After WW I the demand for new ships declined (as discussed in an earlier post) but the company shifted it’s focus to the repair of ships in dry dock and production of structural steel for building and bridge construction.  In spite of the trying economic times during the 1930s, Moore Dry Dock remained both busy and profitable.  Among numerous projects that allowed the company to stay viable during this period were the fabrication of steel for the San Francisco-Oakland Bay Bridge and the Golden Gate Bridge, as well as structural elements for the Paramount Theater and the cyclotron at UC Berkeley.  During this time the work force at Moore Dry Dock averaged about 2,000 workers.

We’ve already seen that hard economic times cause the closure of many, if not most, of the shipyards across the country, but Moore Dry Dock’s ability to be flexible during tough times allowed them to be one of the few operational shipyards available for expansion under the Merchant Marine Act of 1936.  They were awarded matching $9 million grants from the US Maritime Commission and the US. Navy, which they used to upgrade and modernize production facilities, as well as increase the yard’s size to three slipways.  A fourth way was added in 1941 and war production ramped up.

The first cargo ship built by Moore Dry Dock under contract through the U.S. Maritime Commission (MARCOM) was the Sea Sparrow, laid down on March 18, 1939, and delivered to the Navy on July 8, 1940 as the USS Tangier.  Moore DD went on to build 107 ships during the war period.  In addition, it was one of the primary repair facilities on the west coast.  At it’s peak in 1943 Moore Dry Dock employed over 37,000 people, many of them women and African Americans, working shifts around the clock.

The SS Mormacsun, later the USS Florence Nightengale, one of the few Navy ships ever named after a woman, awaits lauching, August 28, 1940.

To the modern mind the hiring of women and African Americans appears forward thinking of the company, but in actual fact it was based on availability.  With so many men away at war, Moore DD used what labor was available to them, and didn’t always treat all workers with equality.  A very interesting glimpse into what it was like to work at Moore Dry Dock was given by Lois Lettow:

“Because I had 2 children, I could not enlist in one of the services, so decided to work in a defense industry.  The moor Dry Dock Company was located on the Oakland estuary, so I applied there and was accepted for training as a sheet metal helper in April of 1843.  I worked there until September of 1945.

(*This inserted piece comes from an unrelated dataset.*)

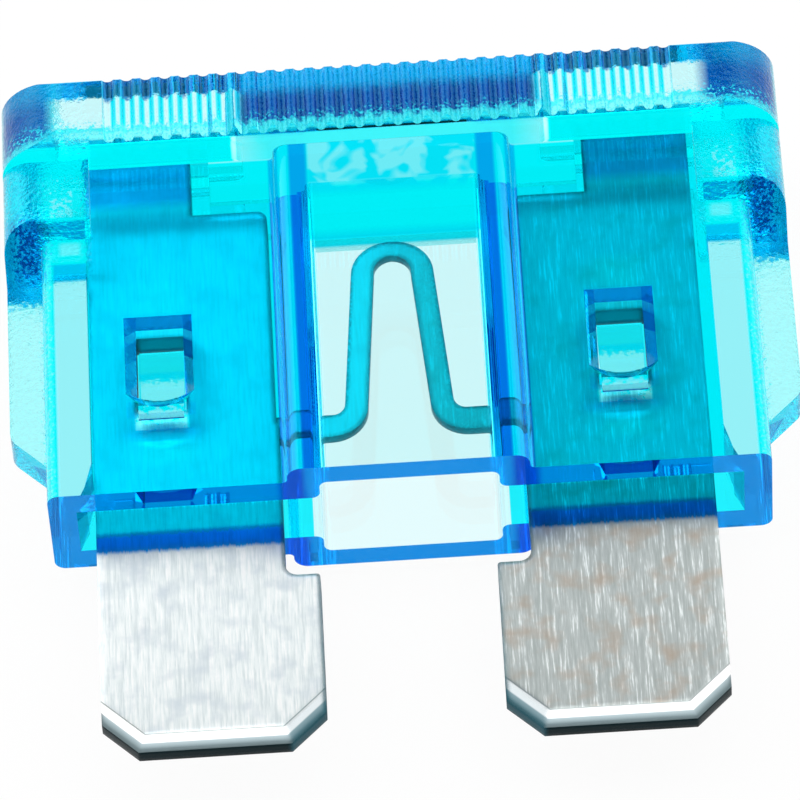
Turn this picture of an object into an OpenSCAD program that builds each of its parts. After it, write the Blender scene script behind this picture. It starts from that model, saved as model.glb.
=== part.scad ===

“My first day of work I thought would be my last.  I was assigned to the Sheet Metal Shop on the Outfitting Dock.  My job was to use a 3G hydraulically operated grinder which was used to grind rough edged of the flanges for connecting lengths of ventilation ducts, which were install throughout the ships’ cargo holds.  The flanges were low enough to require bending down.  I had never been so tired and achy.

“On my second day, one of the men told me that the foreman did not approve of women working in the shipyard, and that was his method of trying to discourage us.  Needless to say, may aches and pains were forgotten,and after the third day, the foreman relented and assigned me to other tasks . . .

“Thinking about hulls and outfitting docks reminds me that until I worked in the shipyard, I had assumed that when ships were launched they sailed away completely built.  There I learned that on the ways, only the hull, deck and bulkheads are put together.  After launching, the hulls are towed to the outfitting docks for completion.”(3)

The War Hawk about to be launched at Moore Dry Dock, April 3, 1943.

Starting with the Sea Sparrow, and ending war-time production with the Carrier Pigeon (delivered on June 30, 1945), Moore Dry Dock produced a total of 105 ships.  Of these ships, four were Type C-3 cargo ships, three were C2-S1-A1 (Tryon Class) evacuation transports, seventy six were C2-S-B1 cargo ships, eight were dock landing ships (Ashland Class LSD’s).  The remaining fourteen were a variety of tenders and salvage ships constructed for the Navy.(4)

View of Moore Dry Dock, August 6, 1941. I would love to find a higher resolution copy of this photo - among the ships labelled are "Hull 201", the Tryon, "Hull 202", the Pinkney, and the Tangier, Moore DD's first ship constructed under US Maritime Commission contract. This photo also shows an outline of the Moore shipyard boundaries.

The end of World War II marked the end of cargo ship production by the Moore Dry Dock Company.  After the war the yard liquidated much of it’s infrastructure to repay war loans, but continued in operation primarily as a ship repair facility.  The decline in US merchant shipping led to the closing of the company in 1961.  The site that once was the home of Moore Dry Dock now is the location of Schnitzer Steel company.  Sharing a portion of the old shipyard is the Port of Oakland, one of the busiest container ports in the world.

2 Responses to “The Moore Dry Dock Company”

  1. T. Klimek April 23, 2014 at 12:17 pm #

    A great account of the Ship and her crew. I have a bracelet with name and ID number of Ken Moffett who I believe passed away in San Diego in the past decade, any contact info? I’d like to return this item to his family.

    • rememberthetitans April 24, 2014 at 4:22 pm #

      Hi Tom –

      Thanks for your kind words. I haven’t written about the Tryon for a while, and have much more to add – I need to get back to work!! I’m sorry that I don’t have connections or contact info on any of the Tryon crew. I wish I could help you out!